◆ **TASK TO COMPLETE**: Within the material below, locate the line with "Write part 3" and the line with "return spot +", then return those two lines and all lines between them, exactly as written.

++++ SUPPLIED MATERIAL ++++

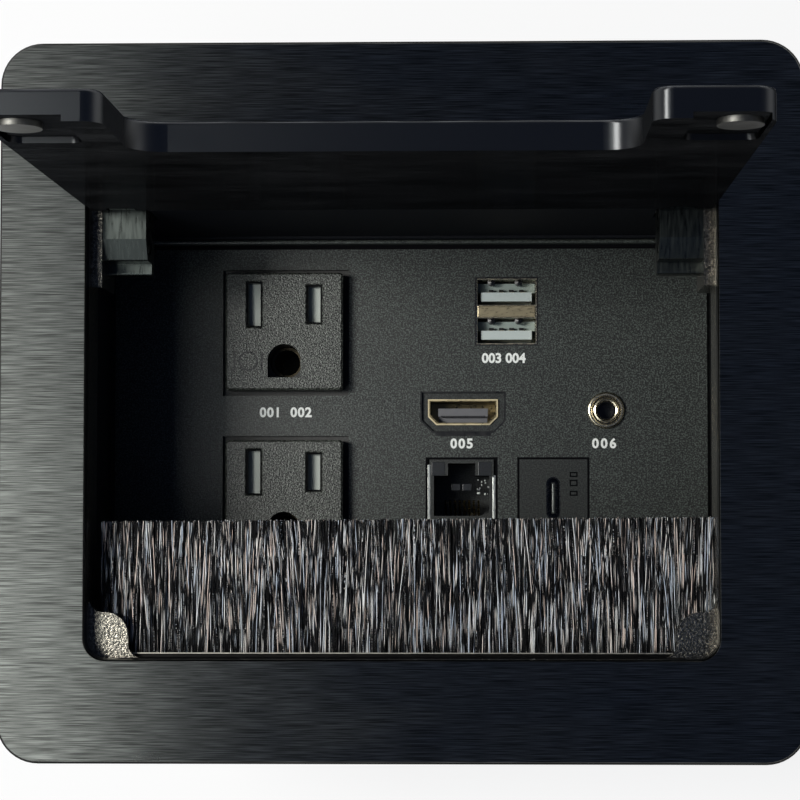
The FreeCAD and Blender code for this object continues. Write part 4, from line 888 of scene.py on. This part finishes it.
piece(flanks, "network_flanks", bright_steel, "shield_steel")
piece(blocks, "network_blocks", navy, "port_plastic")
piece(carrier, "network_carrier", navy, "tongue_grey")

# %% [markdown]
# The oval port is a plain snap-in block. A slim pale strip runs down its tongue, and plain
# frames are printed beside it. Matt black seams part both snap-in blocks from the panel: painted
# shade that stands for the dark gaps round them.

# %% Oval port and seams
oval_x, oval_y, oval_top = middle("oval_port_body")
strip_size = (0.32, 6.2)
seam_size = (15.35, 17.15)
seam_width = 0.48
print_offset = 4.3
print_width = 1.7
print_wall = 0.3
print_rows = ((5.0, 1.1), (3.2, 1.4), (1.0, 1.1))

strip = bmesh.new()
add_block(strip, (oval_x, oval_y), strip_size, oval_top - 1.25, oval_top - 1.05, edge=0.05)
piece(strip, "oval_contact_strip", plated("worn_steel", (0.2, 0.21, 0.2), 0.35), "nickel")
seams = bmesh.new()
# Painted shade: black seams for the gaps round the blocks; the frames after them are print.
for x, y, top in ((network_x, network_y, network_top), (oval_x, oval_y, oval_top)):
    add_frame(seams, (x, y + 0.1), seam_size, seam_width, max(top, panel_top) + 0.03)
for rise, length in print_rows:
    add_frame(seams, (oval_x + print_offset, oval_y + rise), (print_width, length), print_wall,
              oval_top + proud)
piece(seams, "module_seam_shade_and_print", matt_black, "port_plastic")

# %% [markdown]
# Long lines frame the panel from above. Behind it the baffle's folded hem catches a thin grey
# light, and its coat is painted paler than the baffle's, a painted highlight. The dark gap under
# it is a matt black strip, a painted shadow. In front a bright wire binds the filaments to their
# holder, and beyond it a matt black sheet before the opening's front wall is painted shade.

# %% Hem, brush root and front wall
baffle_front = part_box("rear_baffle")[0].y / mm
hem_length = 112
hem_thick = 0.83
gap_width = 0.95
root_middle = (0.5, -48.24)
root_size = (116.2, 0.24)
front_shade_sheet_middle = (0, -49)
front_shade_sheet_size = (108, 0.1)

hem = bmesh.new()
add_block(hem, (0, baffle_front - 0.435), (hem_length, hem_thick), panel_top - 0.02,
          panel_top + 2.4, edge=0.35)
# Painted highlight: the hem's coat is paler than the baffle's.
hem_highlight_coat = sandy("hem_highlight_coat", (0.055, 0.062, 0.055), 0.25 * mm, 0.02 * mm, rough=0.35, contrast=0.8)
piece(hem, "baffle_hem", hem_highlight_coat, "powder_panel")
# Painted shadow: a matt black strip in the gap under the hem.
hem_shadow_strip = bmesh.new()
add_block(hem_shadow_strip, (0, baffle_front - 1.275), (hem_length, gap_width), panel_top - 0.1,
          panel_top + 0.03)
piece(hem_shadow_strip, "hem_shadow_gap", matt_black, "foam")
root = bmesh.new()
add_block(root, root_middle, root_size, -4.78, -4.56, edge=0.04)
piece(root, "brush_root_wire", plated("root_wire", (0.45, 0.43, 0.38), 0.4), "holder_metal")
# Painted shade: a matt black sheet before the opening's front wall.
front_shade_sheet = bmesh.new()
add_block(front_shade_sheet, front_shade_sheet_middle, front_shade_sheet_size, -4.5, -0.05)
piece(front_shade_sheet, "front_wall_shade_sheet", matt_black, "rough_cast")

# %% [markdown]
# Each port has a printed number. Text becomes a mesh before it is placed, so that its object
# stays at the origin like every other piece. It lies a hair above the coat, as screen print does.

# %% Port numbers
print_size = 2.85 * mm
print_thick = 0.03 * mm
print_boldness = 0.1 * mm


def number_mesh(name, text, x, y, spacing):
    """Printed digits, centred on a place."""
    curve = bpy.data.curves.new(name, "FONT")
    curve.body = text
    curve.size = print_size
    curve.space_character = spacing
    curve.align_x = "CENTER"
    curve.align_y = "CENTER"
    curve.extrude = print_thick / 2
    curve.offset = print_boldness
    curve.resolution_u = 3
    made = mesh_of_curve(name, curve)
    made.data.transform(Matrix.Translation((x * mm, y * mm, panel_top * mm + print_thick)))
    return made


ink = plain_finish("white_ink", (0.72, 0.74, 0.71), 0.5)
color_by(ink, grain(ink, (0.2 * mm,) * 3), [(0.35, (0.76, 0.78, 0.76)), (0.5, (0.9, 0.92, 0.9))])
outlet_x, outlet_y, _ = middle("receptacle_face_upper")
numbers = [("number_outlets", "001  002", outlet_x, outlet_y - 17.1, 1.1),
           ("number_charge", "003 004", charge_x - 0.6, charge_y - 10.1, 1.0),
           ("number_video", "005", video_x - 0.25, video_y - 6.8, 1.2),
           ("number_audio", "006", audio_x - 0.4, audio_y - 7.1, 1.3)]
for name, text, x, y, spacing in numbers:
    label = number_mesh(name, text, x, y, spacing)
    label.data.materials.append(ink)
    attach(label, "frame")
    print(name, round(label.dimensions.x / mm, 1), "mm wide")
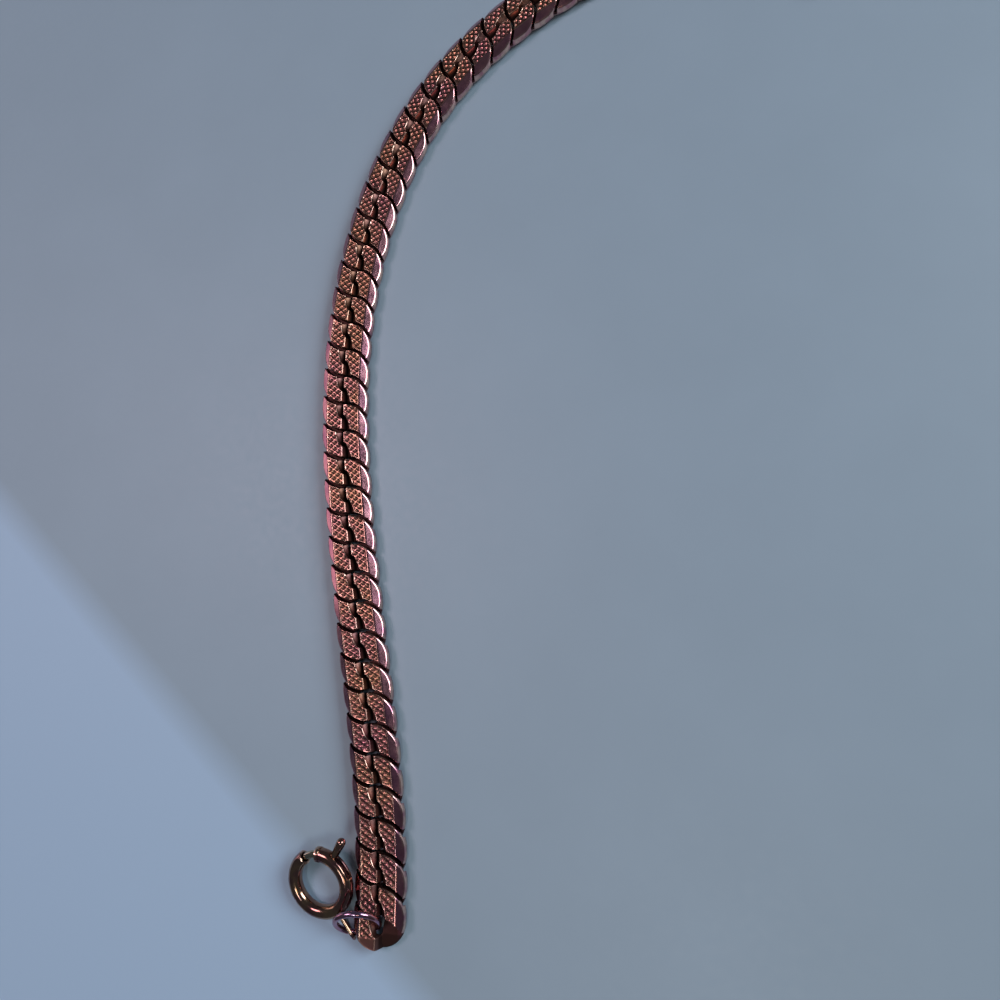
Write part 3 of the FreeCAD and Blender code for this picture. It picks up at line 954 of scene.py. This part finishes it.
def add_light(name, place, target, size, energy, colour):
    data = bpy.data.lights.new(name, "AREA")
    data.shape = "RECTANGLE"
    data.size, data.size_y = size
    data.energy = energy
    data.color = colour
    light = bpy.data.objects.new(name, data)
    light.location = place
    light.rotation_euler = Vector(place - target).to_track_quat("Z", "Y").to_euler()
    bpy.context.scene.collection.objects.link(light)


def mirror_place(spot, eye, distance, normal=UP):
    """Where a light shows to the eye in a mirror at the spot: ray = 2 (n . v) n - v."""
    view = unit(eye - spot)
    return spot + distance * (2 * (normal @ view) * normal - view)


def camera_place():
    x, y = LINK_CENTRES[0][:2] + CAMERA_OFFSET
    return np.array((x, y, CAMERA_HEIGHT))


def add_lights():
    eye = camera_place()
    middle = np.mean(cad_box, axis=0)
    clasp_end, pink_spot = LINK_CENTRES[0], LINK_CENTRES[14]
    pink_place = mirror_place(pink_spot, eye, 0.42)
    add_light("pink_window", pink_place, pink_spot, (0.12, 0.16), 0.55, (1.0, 0.72, 0.80))
    overhead = clasp_end + 0.6 * unit(np.array((0.05, -0.37, 0.93)))
    add_light("cool_window", overhead, clasp_end, (0.05, 0.20), 0.42, (0.90, 0.95, 0.97))
    gold = clasp_end + 0.5 * unit(np.array((0.26, -0.37, 0.89)))
    add_light("warm_lamp", gold, clasp_end, (0.05, 0.08), 0.10, (1.0, 0.80, 0.50))
    left_facet = unit(np.array((-0.6, 0, 1)))
    left = mirror_place(pink_spot, eye, 0.4, left_facet) + (0, 0, 0.03)
    add_light("pink_left", left, pink_spot, (0.24, 0.13), 0.12, (1.0, 0.72, 0.80))
    sky = middle + 0.8 * unit(np.array((0.75, 0.35, 0.56)))
    add_light("main_sky", sky, middle, (0.40, 0.40), 5.2, (0.86, 0.93, 1.0))


def add_camera():
    data = bpy.data.cameras.new("camera")
    data.lens = CAMERA_LENS
    data.sensor_width = 36
    data.clip_start = 0.005
    camera = bpy.data.objects.new("camera", data)
    camera.location = camera_place()
    camera.rotation_euler = [math.radians(turn) for turn in CAMERA_TURN]
    bpy.context.scene.collection.objects.link(camera)
    return camera


class WATCHCHAIN_PT_panel(bpy.types.Panel):
    """Lists the chain's operators and their sizes"""
    bl_label = "Watch Chain"
    bl_idname = "WATCHCHAIN_PT_panel"
    bl_space_type = "VIEW_3D"
    bl_region_type = "UI"
    bl_category = "Watch Chain"

    def draw(self, context):
        chain = context.scene.watch_chain
        for group in (chain.links, chain.clasp, chain.bar, chain.colours):
            column = self.layout.column()
            for name in group.__annotations__:
                column.prop(group, name)
        for operator in OPERATORS:
            self.layout.operator(operator.bl_idname)


GROUPS = (ChainLinkSizes, ClaspSizes, BarSizes, ChainColours, WatchChainSettings)
OPERATORS = (WATCHCHAIN_OT_links, WATCHCHAIN_OT_clasp, WATCHCHAIN_OT_jump_rings, WATCHCHAIN_OT_bar,
             WATCHCHAIN_OT_stage)


def register():
    for item in (*GROUPS, *OPERATORS, WATCHCHAIN_PT_panel):
        bpy.utils.register_class(item)
    bpy.types.Scene.watch_chain = PointerProperty(type=WatchChainSettings)


def unregister():
    del bpy.types.Scene.watch_chain
    for item in reversed((*GROUPS, *OPERATORS, WATCHCHAIN_PT_panel)):
        bpy.utils.unregister_class(item)


def main():
    register()
    bpy.ops.watch_chain.links()
    bpy.ops.watch_chain.clasp()
    bpy.ops.watch_chain.jump_rings()
    bpy.ops.watch_chain.bar()
    bpy.ops.watch_chain.stage()


if __name__ == "__main__":
    main()
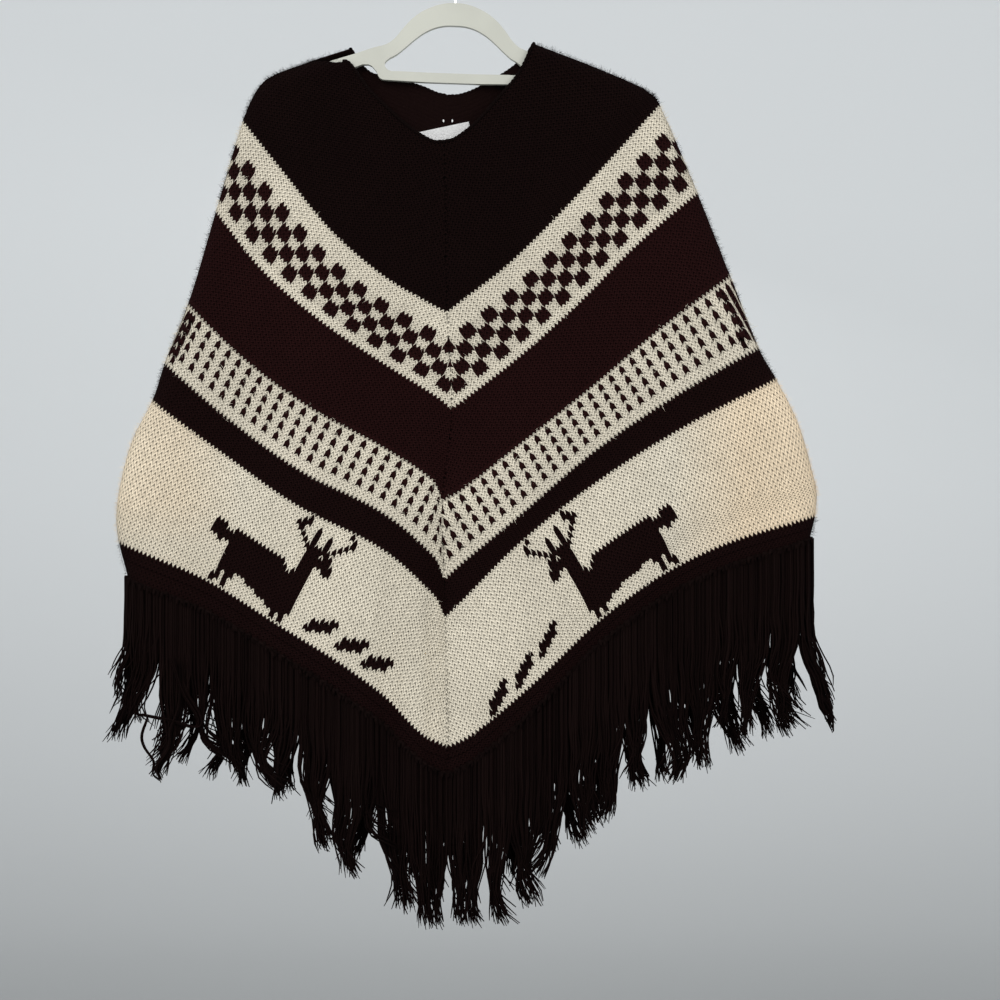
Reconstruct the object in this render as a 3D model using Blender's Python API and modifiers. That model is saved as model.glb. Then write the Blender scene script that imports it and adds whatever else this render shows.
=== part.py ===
"""An Andean poncho on a plastic hanger, in metres, +Z up, its front facing -Y.

The origin is the inner top of the hanger's hook, where a rail would touch it. The poncho is two knitted
panels, front and back, sewn together along the shoulders and sides. Each is knitted downwards from the neck
in rows that run in a V, with a mitre down the middle. An edging follows the hem, and a fringe hangs from it.
"""

import math
from collections import namedtuple

import bmesh
import bpy
from mathutils import Vector

MM = 0.001

# Cloth, in millimetres.
WALL = 3.0  # the knitted cloth
EDGING_WALL = 4.0  # the crocheted edging at the hem
FRINGE_WALL = 6.0  # the space that the hanging yarns take up
GAP = 0.3  # between neighbouring pieces
EDGING_DROP = 0.8  # the edging starts this far below the panel, the width of its joining stitches
FRINGE_DROP = 1.0  # the fringe starts this far below the edging, because the yarns hang from loops
SEAM_LIP = 2.5  # how far the cloth turns in before it meets the side seam
EDGE_ROUND = 0.09  # share of a half row that curves round to the side seam
EDGING_END = 138  # the last row of the edging

# A knitted row starts on the mitre, at the centre, and climbs to the side seam. Row 0 is the neck edge.
Centre = namedtuple("Centre", "row x z")
FRONT_CENTRE = (
    Centre(0, -15, -241),
    Centre(38, -12, -421),
    Centre(59, -7, -528),
    Centre(79, -17, -623),
    Centre(95, -15, -714),
    Centre(103, -14, -750),
    Centre(131, -12, -892),
    Centre(138, -12, -922),
)
BACK_CENTRE = (
    Centre(0, -12, -188),
    Centre(38, -11, -374),
    Centre(59, -8, -483),
    Centre(79, -12, -581),
    Centre(103, -12, -712),
    Centre(131, -12, -859),
    Centre(138, -12, -890),
)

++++

◆ **RIGHT ANSWER**:
Write part 3 of the FreeCAD and Blender code for this picture. It picks up at line 954 of scene.py. This part finishes it.
def add_light(name, place, target, size, energy, colour):
    data = bpy.data.lights.new(name, "AREA")
    data.shape = "RECTANGLE"
    data.size, data.size_y = size
    data.energy = energy
    data.color = colour
    light = bpy.data.objects.new(name, data)
    light.location = place
    light.rotation_euler = Vector(place - target).to_track_quat("Z", "Y").to_euler()
    bpy.context.scene.collection.objects.link(light)


def mirror_place(spot, eye, distance, normal=UP):
    """Where a light shows to the eye in a mirror at the spot: ray = 2 (n . v) n - v."""
    view = unit(eye - spot)
    return spot + distance * (2 * (normal @ view) * normal - view)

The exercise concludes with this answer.